After making predictions using our cross validated model, its important to evaluate its performance using various statistical metrics. This helps us understand the model's accuracy and its ability to generalize to new data. We use the following metrics for evaluation:

- **RMSE (Root Mean Squared Error)**: 
  Imagine you're guessing the weight of a bag of apples. RMSE is like calculating how much you're off on each guess, squaring those differences (to make them positive), taking the average, and then taking the square root of that average. It's a measure of your average error, with larger errors penalized more.

- **MSE (Mean Squared Error)**: 
  Similar to RMSE, but you don't take the square root. It's like guessing the weight of the apples, squaring the errors, and taking the average. The units are squared (e.g., pounds squared if you're measuring weight in pounds), making it harder to interpret directly, but useful for comparing models.


- **MAE (Mean Absolute Error)**: 
  This is straightforward. You're guessing the weight of apples, and MAE is the average of the absolute differences between your guesses and the actual weights. It tells you, on average, how much your guess is likely to be off. It's simpler than RMSE and doesn't heavily penalize larger errors.


- **R-squared**: 
  Think of this like a score in a video game, where 1 (or 100%) is perfect prediction, and 0 is no better than guessing the average every time. It measures how well your guesses match the actual values. The closer to 1, the better your model.




In [0]:
rmse = evaluator.evaluate()
print(f"Root Mean Squared Error (RMSE) on test data = {rmse}")

mse = evaluator.evaluate()
print(f"Mean Squared Error (MSE) on test data = {mse}")

mae = evaluator.evaluate()
print(f"Mean Absolute Error (MAE) on test data = {mae}")

r2 = evaluator.evaluate()
print(f"R-squared on test data = {r2}")



#### Why MLlib Doesn't Extensively Support Deep Learning

Apache Spark's MLlib is a powerful tool for machine learning, particularly in big data contexts. However, it's not primarily focused on deep learning for several reasons:

- **Big Data Processing Focus**: Spark, including MLlib, is designed for distributed computing and excels in processing large-scale data. This focus aligns more with traditional machine learning algorithms rather than the computationally intense requirements of deep learning.

- **Resource Requirements of Deep Learning**: Deep learning models typically require high computational power, requiring many GPUs. Spark's architecture, while great for distributed data tasks, isn't optimized for the dense computations and GPU utilization deep learning demands.

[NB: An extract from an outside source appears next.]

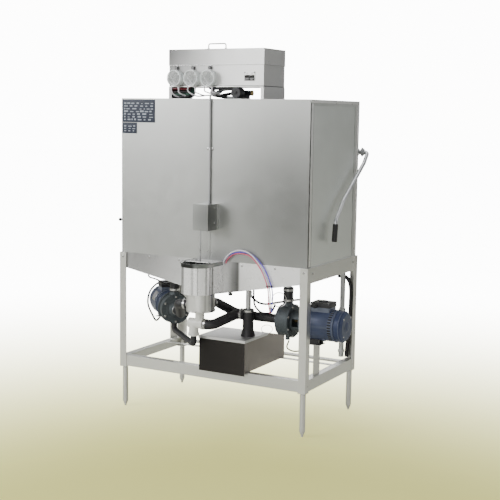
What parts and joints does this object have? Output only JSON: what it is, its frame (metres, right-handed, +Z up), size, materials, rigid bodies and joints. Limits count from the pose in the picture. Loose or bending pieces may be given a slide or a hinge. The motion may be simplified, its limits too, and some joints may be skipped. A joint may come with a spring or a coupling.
{
  "type": "commercial dishwasher",
  "caption": "Upright two-rack commercial dishwasher: stainless hood with lever-lifted side doors on an angle frame, wash tank, pumps, drain box and a control box on top.",
  "frame": {"origin": "on the floor, at the centre of the rectangle of the four feet", "axes": "+X to the machine's right side (lever side), +Y to the back, +Z up"},
  "size_m": [1.3222, 0.904, 1.9695],
  "materials": {
    "frame_steel": "brushed stainless angle",
    "panel_steel": "brushed stainless sheet",
    "tank_steel": "polished stainless sheet",
    "polished_steel": "polished stainless",
    "pipe_steel": "satin stainless tube",
    "fastener_steel": "bright stainless",
    "spring_steel": "oiled spring wire",
    "bearing_iron": "zinc grey casting",
    "casing_iron": "dark grey painted casting",
    "motor_paint": "blue grey enamel",
    "impeller_brass": "cast brass",
    "black_rubber": "black rubber",
    "grip_rubber": "soft black grip",
    "white_pvc": "white moulded fitting",
    "conduit_grey": "grey covered tube",
    "coil_black": "moulded coil",
    "clear_cover": "clear moulded cover",
    "cup_plastic": "clear grey moulding",
    "rotor_plastic": "white moulding",
    "button_black": "black moulding",
    "box_steel": "dark sheet",
    "lid_steel": "bright sheet"
  },
  "bodies": {
    "machine": {"frame_legs": "frame_steel", "bottom_rails": "frame_steel", "side_aprons": "frame_steel", "frame_bolts": "fastener_steel", "front_panel_right": "panel_steel", "front_panel_left": "panel_steel", "back_panel": "panel_steel", "top_panel": "panel_steel", "side_frames": "panel_steel", "shaft_bearings": "bearing_iron", "torsion_springs": "spring_steel", "wash_tank": "tank_steel", "tank_screens": "tank_steel", "rack_rails": "tank_steel", "pump_casings": "casing_iron", "pump_motors": "motor_paint", "motor_supports": "frame_steel", "pump_hoses": "black_rubber", "wash_manifolds": "pipe_steel", "scrap_accumulator": "polished_steel", "sump_pot": "polished_steel", "drain_solenoid": "coil_black", "solenoid_box": "panel_steel", "front_conduit": "conduit_grey", "drain_fitting": "white_pvc", "drain_hoses": "black_rubber", "drain_boot": "black_rubber", "overflow_pipe": "pipe_steel", "drain_box": "box_steel", "drain_box_lid": "lid_steel", "control_box": "panel_steel", "box_stands": "panel_steel", "dispenser_cups": "cup_plastic", "dispenser_covers": "clear_cover", "fill_valve": "coil_black"},
    "feet": {"leveling_feet": "frame_steel"},
    "lever": {"lever_shaft": "pipe_steel", "lift_arms": "pipe_steel", "lever_tube": "pipe_steel", "lever_grip": "grip_rubber"},
    "door_right": {"door_right": "panel_steel"},
    "door_left": {"door_left": "panel_steel"},
    "button_left": {"prime_button_left": "button_black"},
    "button_centre": {"prime_button_centre": "button_black"},
    "button_right": {"prime_button_right": "button_black"},
    "switch_left": {"rocker_left": "button_black"},
    "switch_right": {"rocker_right": "button_black"},
    "rotor_left": {"dispenser_rotor_left": "rotor_plastic"},
    "rotor_centre": {"dispenser_rotor_centre": "rotor_plastic"},
    "rotor_right": {"dispenser_rotor_right": "rotor_plastic"},
    "impeller_right": {"impeller_right": "impeller_brass"},
    "impeller_left": {"impeller_left": "impeller_brass"},
    "spray_lower_right": {"spray_arm_lower_right": "pipe_steel"},
    "spray_upper_right": {"spray_arm_upper_right": "pipe_steel"},
    "spray_lower_left": {"spray_arm_lower_left": "pipe_steel"},
    "spray_upper_left": {"spray_arm_upper_left": "pipe_steel"},
    "drain_plug": {"drain_plug": "pipe_steel"},
    "cover": {"control_cover": "panel_steel", "cover_handle": "polished_steel"},
    "basket": {"scrap_basket": "polished_steel"}
  },
  "joints": [
    {"name": "lever_swing", "type": "hinge", "parent": "machine", "child": "lever", "pos_m": [0, 0.348, 1.418], "axis": [-1, 0, 0], "range_deg": [0, 85]},
    {"name": "door_right_lift", "type": "slide", "parent": "machine", "child": "door_right", "axis": [0, 0, 1], "range_m": [0, 0.4326]},
    {"name": "door_left_lift", "type": "slide", "parent": "machine", "child": "door_left", "axis": [0, 0, 1], "range_m": [0, 0.4326]},
    {"name": "feet_adjust", "type": "slide", "parent": "machine", "child": "feet", "axis": [0, 0, -1], "range_m": [0, 0.025]},
    {"name": "button_left_press", "type": "slide", "parent": "machine", "child": "button_left", "axis": [0, 1, 0], "range_m": [0, 0.0035]},
    {"name": "button_centre_press", "type": "slide", "parent": "machine", "child": "button_centre", "axis": [0, 1, 0], "range_m": [0, 0.0035]},
    {"name": "button_right_press", "type": "slide", "parent": "machine", "child": "button_right", "axis": [0, 1, 0], "range_m": [0, 0.0035]},
    {"name": "drain_plug_lift", "type": "slide", "parent": "machine", "child": "drain_plug", "axis": [0, 0, 1], "range_m": [0, 0.02]},
    {"name": "cover_lift_off", "type": "slide", "parent": "machine", "child": "cover", "axis": [0, 0, 1], "range_m": [0, 0.06]},
    {"name": "basket_lift_out", "type": "slide", "parent": "machine", "child": "basket", "axis": [0, 0, 1], "range_m": [0, 0.15]},
    {"name": "rocker_left_tip", "type": "hinge", "parent": "machine", "child": "switch_left", "pos_m": [0.186, -0.2647, 1.793], "axis": [1, 0, 0], "range_deg": [-10, 10]},
    {"name": "rocker_right_tip", "type": "hinge", "parent": "machine", "child": "switch_right", "pos_m": [0.214, -0.2647, 1.793], "axis": [1, 0, 0], "range_deg": [-10, 10]},
    {"name": "rotor_left_turn", "type": "hinge", "parent": "machine", "child": "rotor_left", "pos_m": [-0.232, -0.28, 1.792], "axis": [0, 1, 0], "continuous": true},
    {"name": "rotor_centre_turn", "type": "hinge", "parent": "machine", "child": "rotor_centre", "pos_m": [-0.131, -0.28, 1.792], "axis": [0, 1, 0], "continuous": true},
    {"name": "rotor_right_turn", "type": "hinge", "parent": "machine", "child": "rotor_right", "pos_m": [-0.03, -0.28, 1.792], "axis": [0, 1, 0], "continuous": true},
    {"name": "impeller_right_turn", "type": "hinge", "parent": "machine", "child": "impeller_right", "pos_m": [0.31, -0.15, 0.558], "axis": [1, 0, 0], "continuous": true},
    {"name": "impeller_left_turn", "type": "hinge", "parent": "machine", "child": "impeller_left", "pos_m": [-0.275, -0.185, 0.545], "axis": [-0.7071, 0.7071, 0], "continuous": true},
    {"name": "spray_lower_right_turn", "type": "hinge", "parent": "machine", "child": "spray_lower_right", "pos_m": [0.256, 0, 0.837], "axis": [0, 0, 1], "continuous": true},
    {"name": "spray_upper_right_turn", "type": "hinge", "parent": "machine", "child": "spray_upper_right", "pos_m": [0.256, 0, 1.326], "axis": [0, 0, 1], "continuous": true},
    {"name": "spray_lower_left_turn", "type": "hinge", "parent": "machine", "child": "spray_lower_left", "pos_m": [-0.256, 0, 0.837], "axis": [0, 0, 1], "continuous": true},
    {"name": "spray_upper_left_turn", "type": "hinge", "parent": "machine", "child": "spray_upper_left", "pos_m": [-0.256, 0, 1.326], "axis": [0, 0, 1], "continuous": true}
  ],
  "couplings": [
    {"joint": "door_right_lift", "follows": "lever_swing", "m_per_rad": 0.29145},
    {"joint": "door_left_lift", "follows": "lever_swing", "m_per_rad": 0.29145}
  ]
}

- **Ecosystem Specialization**: Machine learning already features specialized tools. Frameworks like TensorFlow, PyTorch, and Keras are specifically designed for deep learning. This allows Spark MLlib to focus on its strengths in data processing and traditional machine learning.

- **Integration Over Reinvention**: Spark integrates with existing deep learning frameworks rather than building its own. This approach allows users to leverage Spark's data processing and feature engineering capabilities alongside specialized deep learning models from frameworks like TensorFlow or Keras.